Speaking to History Extra, Reynolds makes the point that the Somme, terrible though it was, has clouded our understanding of both the war and its legacy.  “Our view of the war has become focused almost on one day. We need to get out of the trenches and take a broader view of the conflict.  That’s what I mean by becoming a caricature – it’s become simplified down. A caricature is not necessarily untrue, it’s just a sharp oversimplification of what is going on.”

Reynolds, a Cambridge academic, follows in the footsteps of many illustrious predecessors.  Needless to say, presenter-led documentaries stand or fall on the quality of the man or woman in front of the camera.  Thankfully for Long Shadow, Reynolds is an engaging presence – he’s capable of deftly describing the bigger picture, but can also change gears to illuminate smaller-scale, individual stories. Reynolds rarely seems to stand still – he’s often seen walking to his next location – but this hyperactivity (and his sometimes highly dramatic intonations) doesn’t detract from the story he has to tell.

Over the decades, a certain perspective of WW1 has become solidified (“lions led by donkeys”) and this has been reflected in popular satire (Oh! What a Lovely War, Blackadder Goes Forth).  Long Shadow attempts to peel away this familiar (and, he argues, inaccurate) viewpoint in order to make sense not only of the war, but of the very different world that both the victors and vanquished returned home to.

Post 1918, the British were keen to honour their dead (Reynolds has some interesting points to make about Edwin Lutweyn’s Cenotaph) but since the public at large found it hard to visualise exactly what had happened on the battlefields between 1914 and 1918, the war slowly faded from the public’s consciousness. But a play, Journey’s End by R.C. Sheriff (which debuted in 1928), would help to reignite interest in the conflict. Reynolds argues that for many, Journey’s End helped to illustrate the futility of war – “never again”.

In Germany there was a very different sentiment in the air.
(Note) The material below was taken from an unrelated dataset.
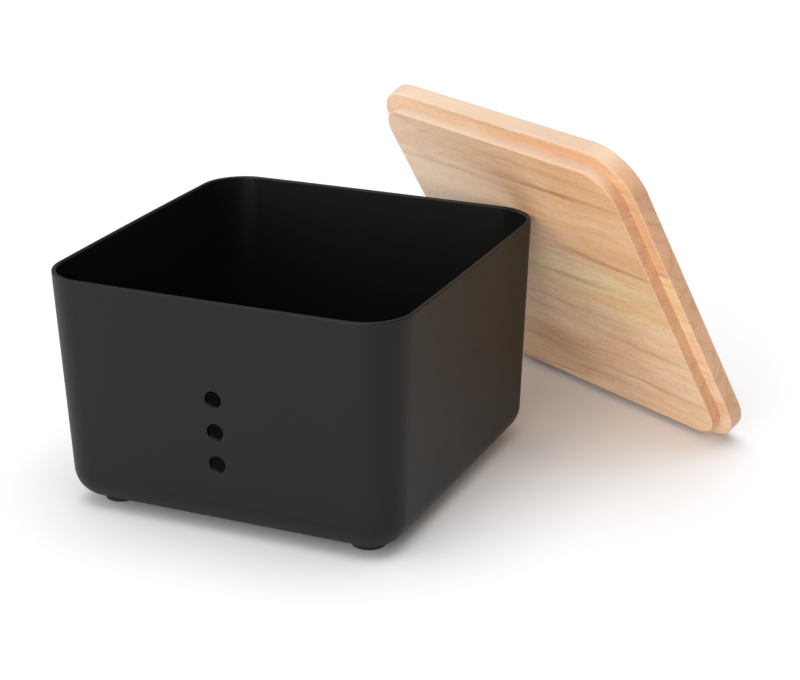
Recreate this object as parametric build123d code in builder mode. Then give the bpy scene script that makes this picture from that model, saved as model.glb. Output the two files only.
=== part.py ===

If the British were saying “never again”, then some Germans were of the opinion that the war had never ended. It was simply that they had been betrayed by a spineless ruling elite who had forced the country into signing a humiliating armistice. So the seeds for Adolf Hitler’s rise to power were already in place.

But if, as Reynolds argues, WW2 came to be seen as a just war – fought against an evil and corrupt regime – this would have consequences for the Great War. Post WW2, the Great War would be known instead as WW1. It was no longer “The War To End All Wars”, instead it was seen as a failed attempt to end global war (if it had been successful there would have been no need for a Second World War). Reynolds admits this renaming could seem to be a trivial matter, but it was a factor that helped to shape the modern viewpoint that the Great War achieved nothing, except mass slaughter.

Reynolds also examines the unfamiliar British landscape that emerged following the 1918 armistice.  Democracy had come to Britain for the first time with both the working classes and women eligible to vote.  Also discussed is the way that the Great War strengthened a section of the United Kingdom – as both Wales and Scotland took pride in joining with their English counterparts to defeat a common foe.  Had this not happened it’s tempting to wonder whether the union between the three nations would have fractured.  But if the war was a unifying force for England, Scotland and Wales then it was a very different picture in Ireland.  The Easter Rising in 1916 was a watershed moment for Catholics, just as the Battle of the Somme in 1918 was for their Protestant counterparts.

In conclusion, if you’re looking for a documentary solely focused on the military conflict between 1914 and 1918 then this possibly isn’t the programme for you.  Long Shadow concerns itself with documenting the aftershock WW1 inflicted on the world at large, with Reynolds demonstrating how this brutal conflict helped to shape the modern world.

The series uses very little archive footage, which is a good move.  Iconic and stirring though these pictures are, the scratchy black and white images also tend to automatically distance the viewer from the events portrayed.  Running for three 50 minute episodes (Remembering and Understanding, Ballots and Bullets, Us and Them), Long Shadow is an accessible and thought-provoking documentary.

Long Shadow: The Great War is released by Simply Media on the 4th of July 2016.  RRP £19.99.